My production settings are conservative. The collector gets more tokens because raw evidence can be bulky. The reviewer gets fewer tokens but stricter output rules. The writer gets enough room for readable prose, but it cannot call tools or request new evidence. I also pin model names, SDK versions, and runtime versions in logs: claude-3-5-sonnet-20241022, Anthropic SDK 0.30, Python 3.11, and Ubuntu 22.04. Reproducibility matters more to me than squeezing one more clever answer out of a vague prompt.
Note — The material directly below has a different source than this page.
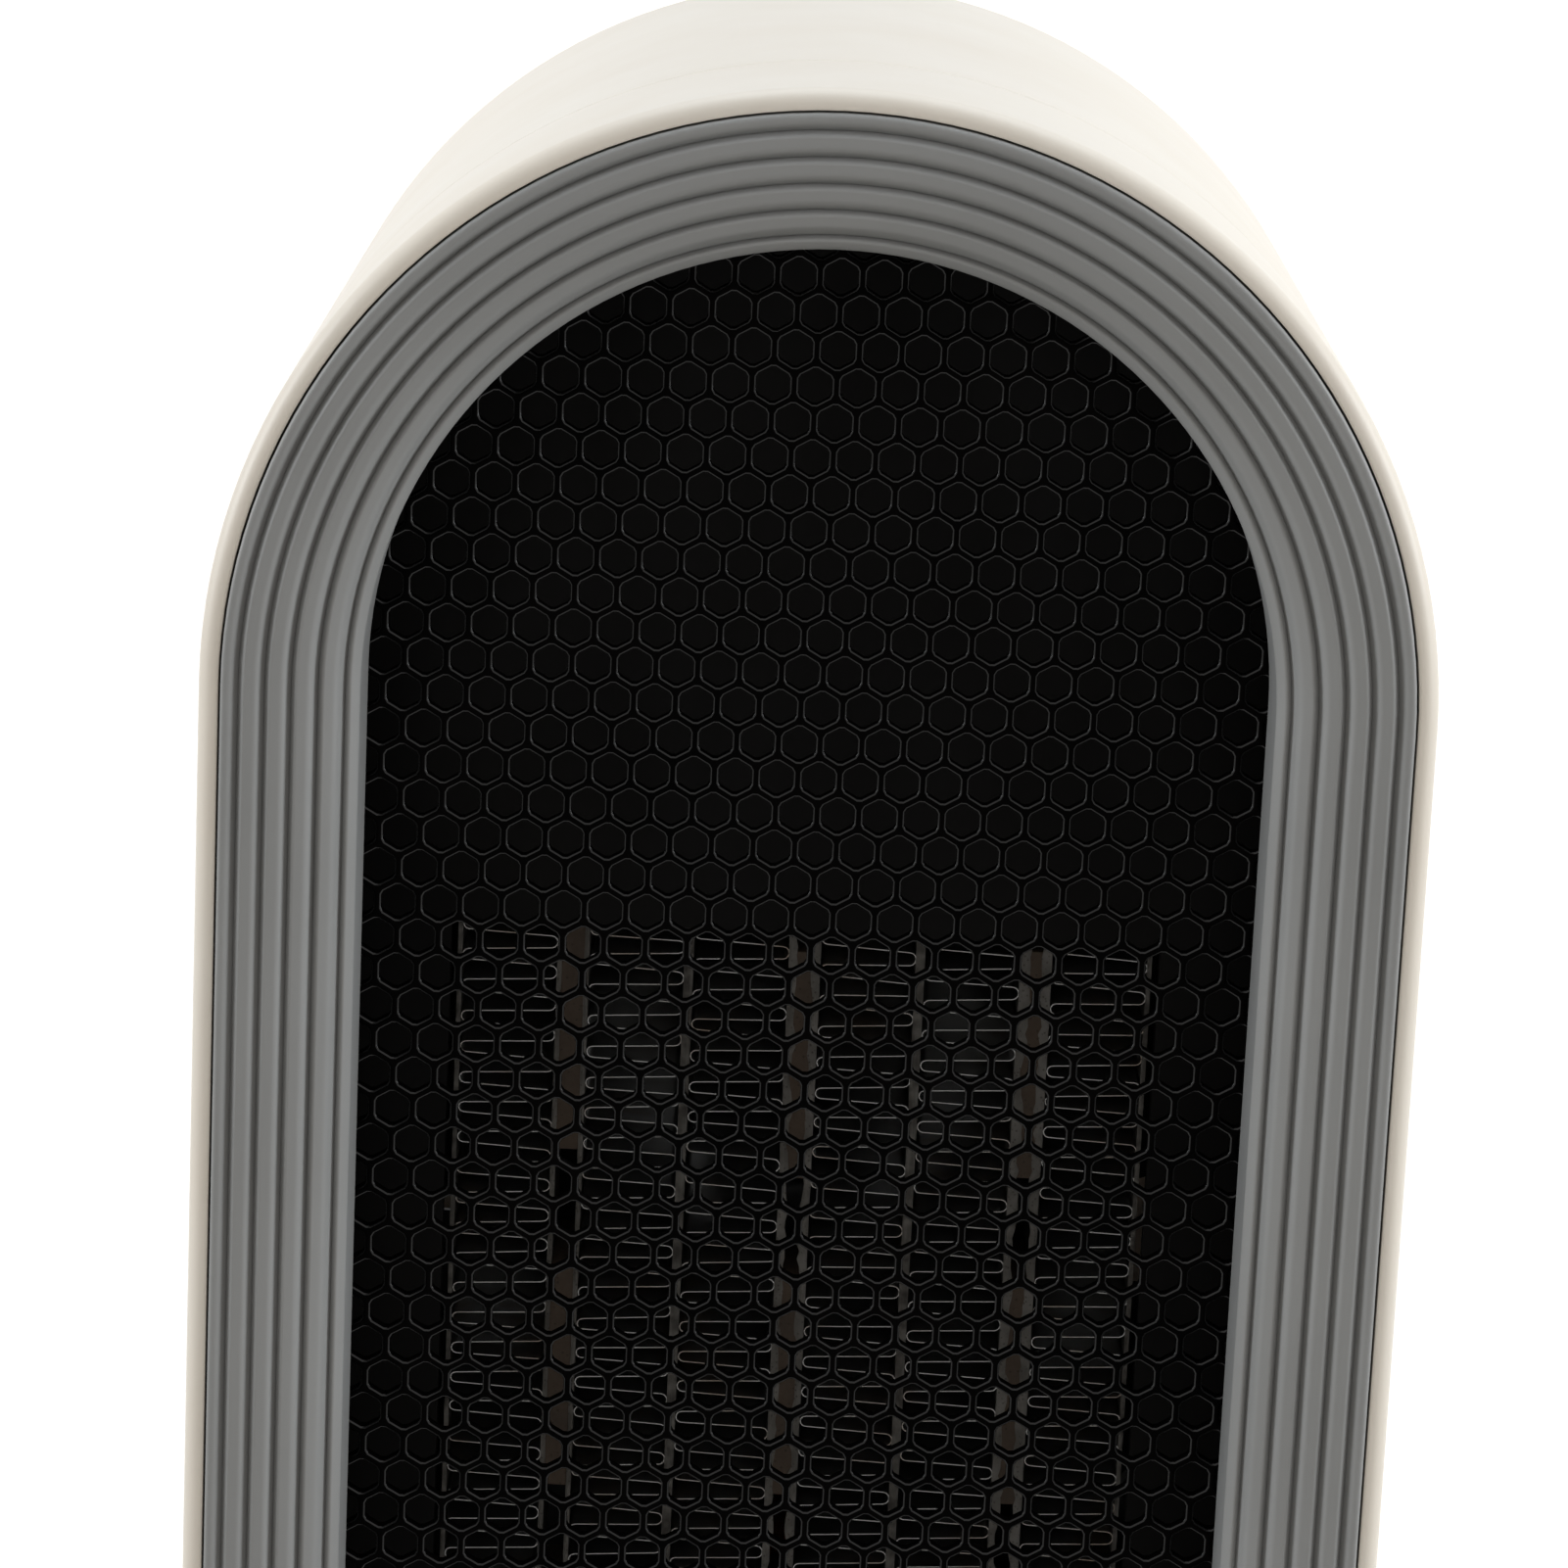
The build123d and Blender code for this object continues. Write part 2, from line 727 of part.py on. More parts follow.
def base_outline(inset):
    width = 2 * (case_radius - plinth_inset - inset)
    length = case_depth - 2 * (plinth_set_back + inset)
    centre_y = rim_y + case_depth / 2
    return Pos(0, centre_y) * RectangleRounded(width, length, plinth_corner - inset)


def post_depths():
    """Depths of the base's posts: one pair under each shell."""
    return (plinth_set_back + 1.1 * boss_width, case_depth - plinth_set_back - 1.1 * boss_width)


def base_plinth():
    """A shallow tray under the case with four posts for its screws."""
    plinth = Pos(0, 0, plinth_bottom_z) * extrude(base_outline(0), amount=plinth_height)
    plinth -= Pos(0, 0, plinth_floor_z) * extrude(base_outline(plinth_wall), amount=plinth_height)
    for depth in post_depths():
        for x in (-base_post_x, base_post_x):
            plinth += upright(Rectangle(boss_width, boss_width), plinth_floor_z, case_floor_z, x, depth)
            plinth -= upright(screw_shape(screw_radius), plinth_bottom_z, case_floor_z, x, depth)
    side = plunger_width + 2 * plunger_hole_gap
    return plinth - upright(Rectangle(side, side), plinth_bottom_z, plinth_floor_z, 0, tip_switch_depth)


def rubber_feet():
    foot = Rectangle(foot_width, foot_width)
    places = [(x, depth) for depth in post_depths() for x in (-foot_x, foot_x)]
    return [upright(foot, 0, foot_height, x, depth) for x, depth in places]


def base_screws():
    """Screws that go up through the plinth's posts into the shells' floors."""
    screws = []
    low = plinth_bottom_z - base_head_height
    for depth in post_depths():
        for x in (-base_post_x, base_post_x):
            head = upright(screw_shape(screw_head_radius), low, plinth_bottom_z, x, depth)
            screws.append(head + upright(screw_shape(screw_radius), low, case_inner_z, x, depth))
    return screws


def tip_plunger():
    """A square bar held up by the floor, with a collar that stops it when it drops."""
    collar_low = plinth_floor_z + plunger_travel + plunger_stop_gap
    collar_high = collar_low + plunger_collar
    stem_top = case_inner_z + tip_switch_stand - plunger_top_gap
    foot = Rectangle(plunger_width, plunger_width)
    collar = Rectangle(plunger_width + 2 * plunger_collar, plunger_width + 2 * plunger_collar)
    stem = Rectangle(plunger_stem_width, plunger_stem_width)
    plunger = upright(foot, plunger_floor_gap, collar_high, 0, tip_switch_depth)
    plunger += upright(collar, collar_low, collar_high, 0, tip_switch_depth)
    return plunger + upright(stem, collar_high, stem_top, 0, tip_switch_depth)


def tip_switch():
    low = case_inner_z + tip_switch_stand
    near = tip_switch_depth - tip_switch_thickness / 2
    return block(tip_switch_width, near, near + tip_switch_thickness, low, low + tip_switch_height)


def terminal_block():
    """Three clamps in a row, on the case's floor."""
    near = case_depth - wall - block_room - block_depth
    body = block(block_width, near, near + block_depth, case_inner_z, case_inner_z + block_height, block_x)
    clamp_low = case_inner_z + (block_height - clamp_height) / 2
    for index in range(3):
        x = block_x + (index - 1) * block_width / 3
        body -= block(clamp_width, near, near + clamp_depth, clamp_low, clamp_low + clamp_height, x)
    return body


def cord_gland():
    """A hexagonal gland whose neck fills the hole in the back wall."""
    place = Pos(0, control_z)
    gland = slab(place * RegularPolygon(gland_neck_radius, 6), case_depth - wall, case_depth)
    gland += slab(place * RegularPolygon(gland_neck_radius + gland_flange, 6), case_depth, gland_back)
    return gland - slab(place * RegularPolygon(gland_bore, 6), case_depth - wall, gland_back)


left_x = -knob_spacing / 2
right_x = knob_spacing / 2
frame_low = element_bottom_z - frame_height
frame_high = element_top_z + frame_height

nodes = {
    "front_shell": front_shell(),
    "rear_shell": rear_shell(),
    "bezel_ring": bezel_ring(),
    "front_grille": front_grille(),
    "outlet_tray": outlet_tray(),
    "ceramic_stones": ceramic_stones(),
    "electrode_plates": electrode_plates(),
    "channel_plates": channel_plates(),
    "heating_fins": heating_fins(),
    "element_top_frame": element_frame(element_top_z, frame_high),
    "element_bottom_frame": element_frame(frame_low, element_bottom_z),
    "element_terminals": element_terminals(),
    "thermal_cutout": thermal_cutout(),
    "thermal_fuse": thermal_fuse(),
    "fan_shroud": fan_shroud(),
    "fan_impeller": fan_impeller(),
    "motor_stator": motor_stator(),
    "motor_coil": motor_coil(),
    "motor_front_bracket": motor_front_bracket(),
    "motor_rear_bracket": motor_rear_bracket(),
    "motor_rotor": motor_rotor(),
    "motor_shaft": motor_shaft(),
    "case_screws": case_screws(),
    "control_panel": control_panel(),
    "mode_knob": knob(left_x),
    "mode_spindle": spindle(left_x),
    "mode_switch": switch_body(left_x),
    "thermostat_knob": knob(right_x),
    "thermostat_spindle": spindle(right_x),
    "thermostat_body": switch_body(right_x),
    "indicator_lens": indicator_lens(),
    "indicator_lamp": indicator_lamp(),
    "base_plinth": base_plinth(),
    "rubber_feet": rubber_feet(),
    "base_screws": base_screws(),
    "tip_plunger": tip_plunger(),
    "tip_switch": tip_switch(),
    "terminal_block": terminal_block(),
    "cord_gland": cord_gland(),
}

os.makedirs("parts", exist_ok=True)
for name, shape in nodes.items():
    if isinstance(shape, list):
        shape = Compound(children=shape)
    export_step(shape, f"parts/{name}.step")
print(len(nodes), "nodes, case top", round(case_top_z, 2), "rim y", round(rim_y, 2))
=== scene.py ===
import math

import bmesh
import bpy
from mathutils import Matrix, Vector, noise

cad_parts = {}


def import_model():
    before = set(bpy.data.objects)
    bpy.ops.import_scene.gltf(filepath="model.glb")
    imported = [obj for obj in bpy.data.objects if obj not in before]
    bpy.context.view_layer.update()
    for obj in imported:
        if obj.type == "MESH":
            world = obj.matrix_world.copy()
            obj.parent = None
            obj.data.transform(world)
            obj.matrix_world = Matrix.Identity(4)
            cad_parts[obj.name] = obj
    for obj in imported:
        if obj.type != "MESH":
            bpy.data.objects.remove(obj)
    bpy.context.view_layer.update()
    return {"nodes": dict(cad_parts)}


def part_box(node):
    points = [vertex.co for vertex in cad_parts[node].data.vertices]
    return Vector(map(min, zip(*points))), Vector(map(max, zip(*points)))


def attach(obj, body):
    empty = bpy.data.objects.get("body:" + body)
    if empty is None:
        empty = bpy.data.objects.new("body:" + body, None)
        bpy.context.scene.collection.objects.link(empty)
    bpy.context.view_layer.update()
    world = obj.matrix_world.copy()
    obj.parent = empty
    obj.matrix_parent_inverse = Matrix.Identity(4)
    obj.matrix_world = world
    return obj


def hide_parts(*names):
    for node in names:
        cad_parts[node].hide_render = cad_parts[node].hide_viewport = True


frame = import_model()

# A small upright ceramic heater with a half-round top, in metres.
# Depths are counted from the rim of the case front towards the back.

# Places read from the construction
case_low, case_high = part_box("front_shell")
bezel_low, bezel_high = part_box("bezel_ring")
fins_low, fins_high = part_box("heating_fins")
rear_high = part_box("rear_shell")[1]
panel_low, panel_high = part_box("control_panel")
plinth_low, plinth_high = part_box("base_plinth")
plinth_middle_y = (plinth_low.y + plinth_high.y) / 2
rim_y = case_low.y
case_radius = case_high.x
case_floor_z = case_low.z
upper_z = case_high.z - case_radius
bezel_radius = bezel_high.x
lower_z = bezel_low.z + bezel_radius
middle_z = (upper_z + lower_z) / 2
case_depth = rear_high.y - rim_y
control_z = (panel_low.z + panel_high.z) / 2
fins_bottom = fins_low.z
fins_top = fins_high.z
element_depth = fins_low.y - rim_y
element_back = fins_high.y - rim_y

# Case
wall = 0.002
front_wall = 0.0026
case_corner = 0.008
rim_round = 0.0018
parting_depth = 0.026
parting_gap = 0.00015
parting_round = 0.0003
back_round = 0.007
pocket_radius = 0.05795
pocket_lip = 0.0001
ledge_radius = 0.0494
ledge_front = 0.0119
ledge_back = 0.0139
hollow_inset = 0.0026
hollow_radius = 0.0605
turn_steps = 72
corner_x = case_radius - case_corner
corner_z = case_floor_z + case_corner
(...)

I do not trust a multi-agent workflow until it fails predictably. If the Tenable export is missing, the collector should fail. If FortiOS 7.4.3 policies do not match the expected schema, the normalizer should fail. If a finding has no evidence ID, the writer should refuse it. My opinion: any AI automation that cannot say no is not production automation.

Debug Multi-Agent Flows By Following The Evidence

When a multi-agent workflow produces a bad result, I debug the handoffs first. I look for the first point where evidence changed shape without a clear reason. In our audit pipeline, most failures come from three places: over-compressed summaries, missing IDs, or agents that were allowed to infer instead of cite.

My logs are plain on purpose. Every subagent call records role, task hash, input token estimate, output token count, schema validation result, retry count, and evidence IDs touched. I do not log secrets, and I redact hostnames that expose vendor access paths. The goal is not surveillance of the model. The goal is reconstructing the chain of custody from raw firewall rule to final audit sentence.

Trace the first distortion.

I also keep sample fixtures from real but sanitized runs. One fixture contains a FortiOS 7.4.3 rule with an expired temporary exception. Another contains duplicate asset names from two production lines. Another contains a vulnerability scanner finding that looks severe until the compensating firewall rule is considered. These fixtures make regressions obvious when I change prompts, SDK settings, or schema fields.

The final check is still human. I read the findings that affect production segmentation, vendor remote access, and safety-adjacent systems before the report leaves my team. Multi-agent Claude Code workflows have saved us days of repetitive work, but I treat them as structured assistants, not autonomous auditors. My opinion after running this in a real manufacturing security environment: the power is not parallelism; the power is making every agent small enough to be held accountable.

Further Reading: For more in-depth information, refer to the official Fortinet Documentation.

The moment I made each agent responsible for less, the whole workflow became responsible for more.